Lenora Lee Dance tours to New York City, December 2018!
12/12/2018 : Museum of Chinese in America
215 Centre St, New York, New York 10013
Wednesday, 6:30pm – 7:30pm MOCAtalks
Within These Walls by Lenora Lee Dance
artist talk & performance excerpts featuring Lenora Lee & Hien Huynh
In 2017, Lenora Lee Dance launched a world premier of Within These Walls an immersive, multimedia performance work integrating dance, film, music, and research, which premiered in a two-week run 9/9-9/17/17 at the Angel Island Immigration Station. Inspired by experiences of those detained and processed at the Station, Within These Walls transformed and animated these historic spaces into sites for remembrance, as part of a community-wide commemoration of the 135th Anniversary of the 1882 Chinese Exclusion Act, speaking to the power of individuals and communities to transcend. The Exclusion Act tore families apart and resulted in a mass incarceration experience that forever stamps the experience of Chinese in America. The piece will be re-mounted at the Immigration Station along with a sequel in May 2019.
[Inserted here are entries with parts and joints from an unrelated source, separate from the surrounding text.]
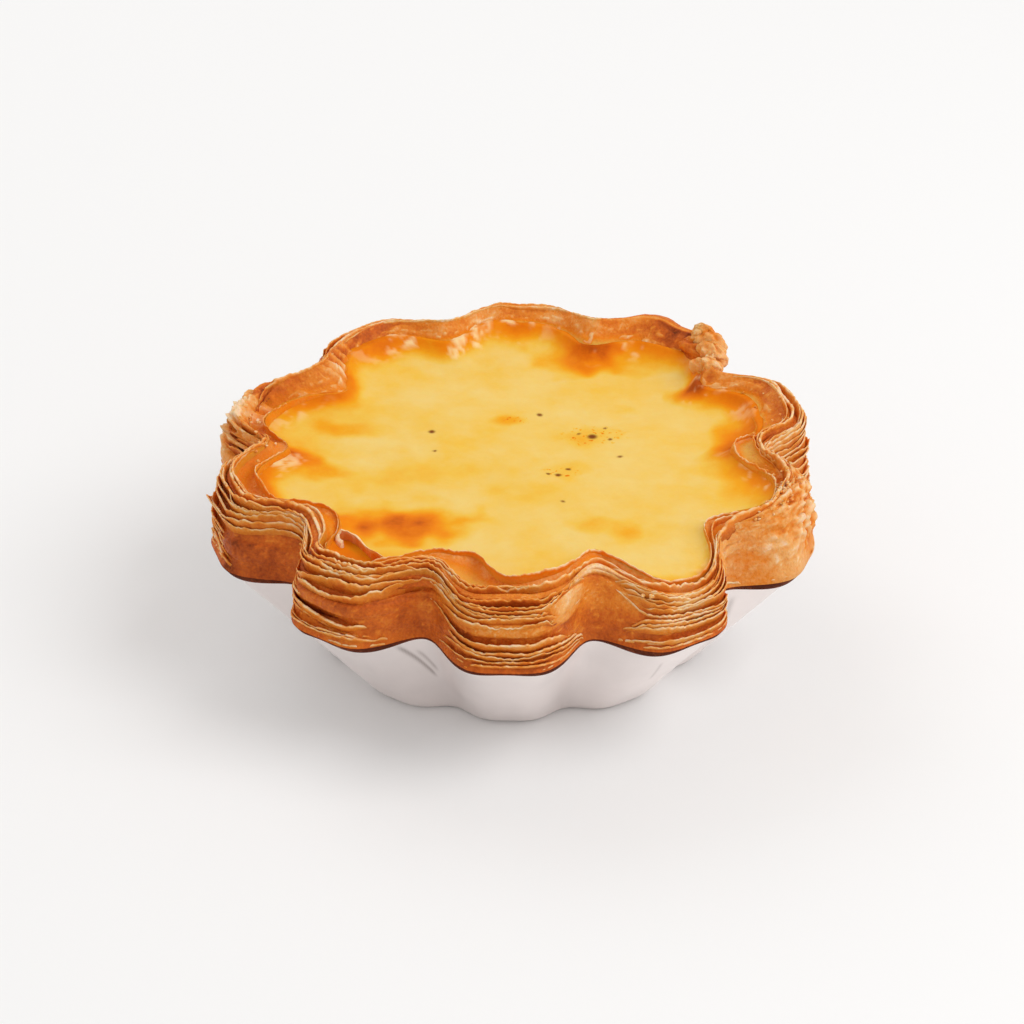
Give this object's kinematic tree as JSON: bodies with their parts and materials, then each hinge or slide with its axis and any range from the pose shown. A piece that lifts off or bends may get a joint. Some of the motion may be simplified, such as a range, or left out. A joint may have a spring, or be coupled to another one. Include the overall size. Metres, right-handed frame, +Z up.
{
  "type": "cheese tart",
  "caption": "Baked cheese tart: a flaky puff-pastry case with a wavy rim round a pale yellow cheese custard, in its fluted metal tin.",
  "frame": {"origin": "centre of the tin's flat base, on the surface it stands on", "axes": "+Z up through the middle of the tart; one flute of the tin points along -Y, the side seen from the front"},
  "size_m": [0.0786, 0.0808, 0.0311],
  "materials": {
    "tin_plate": "satin bare metal",
    "baked_pastry": "baked puff pastry, dry and slightly glossy where it is buttery",
    "set_custard": "smooth set custard, satin, with browned patches"
  },
  "bodies": {
    "root": {"tin": "tin_plate", "crust": "baked_pastry", "custard": "set_custard"}
  },
  "joints": []
}
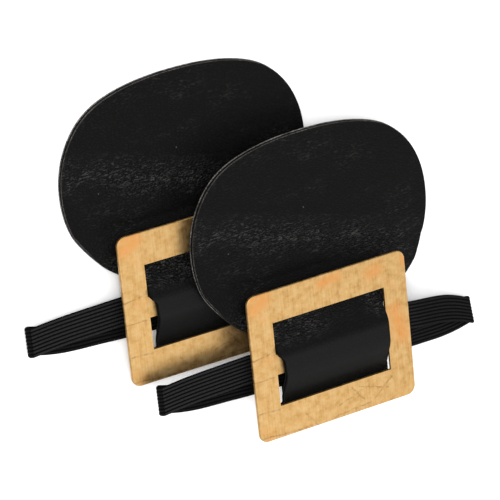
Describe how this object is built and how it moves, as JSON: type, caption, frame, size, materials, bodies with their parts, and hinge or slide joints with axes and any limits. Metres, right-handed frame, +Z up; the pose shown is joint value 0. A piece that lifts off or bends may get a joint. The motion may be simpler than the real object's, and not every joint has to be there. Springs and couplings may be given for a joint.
{
  "type": "shoe buckle cover pair",
  "caption": "Pair of slip-on shoe covers: padded black oval flap, flat brass slide buckle and flattened elastic foot loop, one leaning on the other.",
  "frame": {"origin": "middle of the pair's footprint, on the surface it lies on", "axes": "+Z up off the table, +Y from the buckles towards the flaps, +X to the covers' right"},
  "size_m": [0.2072, 0.1618, 0.0279],
  "materials": {
    "leatherette_face": "black pebble-grained leatherette, satin",
    "leatherette_lining": "black leatherette lining, satin",
    "padding_core": "grey felted interlining",
    "buckle_plate": "brushed, scratched and spotted brass",
    "elastic_band": "black braided ribbed elastic",
    "sewing_thread": "black polyester thread"
  },
  "bodies": {
    "front_buckle_body": {"front_buckle": "buckle_plate"},
    "front_elastic": {"front_elastic_band": "elastic_band", "front_elastic_seam_thread": "sewing_thread"},
    "front_flap": {"front_flap_core": "padding_core", "front_flap_face_ply": "leatherette_face", "front_flap_lining_ply": "leatherette_lining"},
    "front_strap": {"front_strap_core": "padding_core", "front_strap_face_ply": "leatherette_face", "front_strap_lining_ply": "leatherette_lining", "front_tail_seam_thread": "sewing_thread"},
    "rear_buckle_body": {"rear_buckle": "buckle_plate"},
    "rear_elastic": {"rear_elastic_band": "elastic_band", "rear_elastic_seam_thread": "sewing_thread"},
    "rear_flap": {"rear_flap_core": "padding_core", "rear_flap_face_ply": "leatherette_face", "rear_flap_lining_ply": "leatherette_lining"},
    "rear_strap": {"rear_strap_core": "padding_core", "rear_strap_face_ply": "leatherette_face", "rear_strap_lining_ply": "leatherette_lining", "rear_tail_seam_thread": "sewing_thread"}
  },
  "joints": [
    {"name": "front_lift_off", "type": "slide", "parent": "rear_strap", "child": "front_strap", "axis": [0, 0, 1], "range_m": [0, 0.06]},
    {"name": "rear_flap_bend", "type": "hinge", "parent": "rear_strap", "child": "rear_flap", "pos_m": [-0.02505, 0.0241, 0.0027], "axis": [1, 0, 0], "range_deg": [0, 60]},
    {"name": "rear_buckle_rock", "type": "hinge", "parent": "rear_strap", "child": "rear_buckle_body", "pos_m": [-0.02505, -0.0129, 0.01], "axis": [-1, 0, 0], "range_deg": [-1.5, 2.5]},
    {"name": "rear_elastic_slide", "type": "slide", "parent": "rear_strap", "child": "rear_elastic", "axis": [1, 0, 0], "range_m": [-0.006, 0.006]},
    {"name": "front_flap_bend", "type": "hinge", "parent": "front_strap", "child": "front_flap", "pos_m": [0.0226, -0.0111, 0.01637], "axis": [0.9998, 0, -0.0186], "range_deg": [0, 60]},
    {"name": "front_buckle_rock", "type": "hinge", "parent": "front_strap", "child": "front_buckle_body", "pos_m": [0.02274, -0.0481, 0.02367], "axis": [-0.9998, 0, 0.0186], "range_deg": [-1.5, 2.5]},
    {"name": "front_elastic_slide", "type": "slide", "parent": "front_strap", "child": "front_elastic", "axis": [0.9998, 0, -0.0186], "range_m": [-0.006, 0.006]}
  ],
  "couplings": [
    {"joint": "rear_flap_bend", "follows": "front_lift_off", "rad_per_m": 13.09},
    {"joint": "rear_buckle_rock", "follows": "front_lift_off", "rad_per_m": 0.7127}
  ]
}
Join us on this special evening at the Museum of Chinese in America, for an in depth conversation and live performance by Lenora Lee and Hien Huynh.
Tickets are $10 and include Museum general admission. MOCA members receive complimentary tickets. Not a Member? Join today here: MOCAmembership
Photography: Robbie Sweeny
Dancers: Lynn Huang & Hien Huynh
12/17/2018 : Chen Dance Center New York City
70 Mulberry St, New York, NY 10013
Monday, 6:30pm – 8:30pm
LIGHT (2017), 57 minutes
by Lenora Lee and Tatsu Aoki
film screening, artist talk with Lenora Lee, Tatsu Aoki & Larry Lee
performance excerpts featuring Hien Huynh, Lenora Lee & Wayne Tai Lee
Awarded Best Experimental Film at the Canada International Film Festival
Inspired by the life of Bessie M. Lee, who, after migrating to New York City, spent two years in indentured servitude, LIGHT is a film in which dance, memory, music and poetry collide in a visual and aural landscape; a meditation on women being propelled into the unknown by courage and faith to risk their lives and everything they have for freedom. In LIGHT, Aoki and Lee highlight the lives of women, including Bessie M. Lee, who through the resilience and triumph over unimaginable experiences, were grounding forces in the creation of the New York Chinatown community in the early 1900s.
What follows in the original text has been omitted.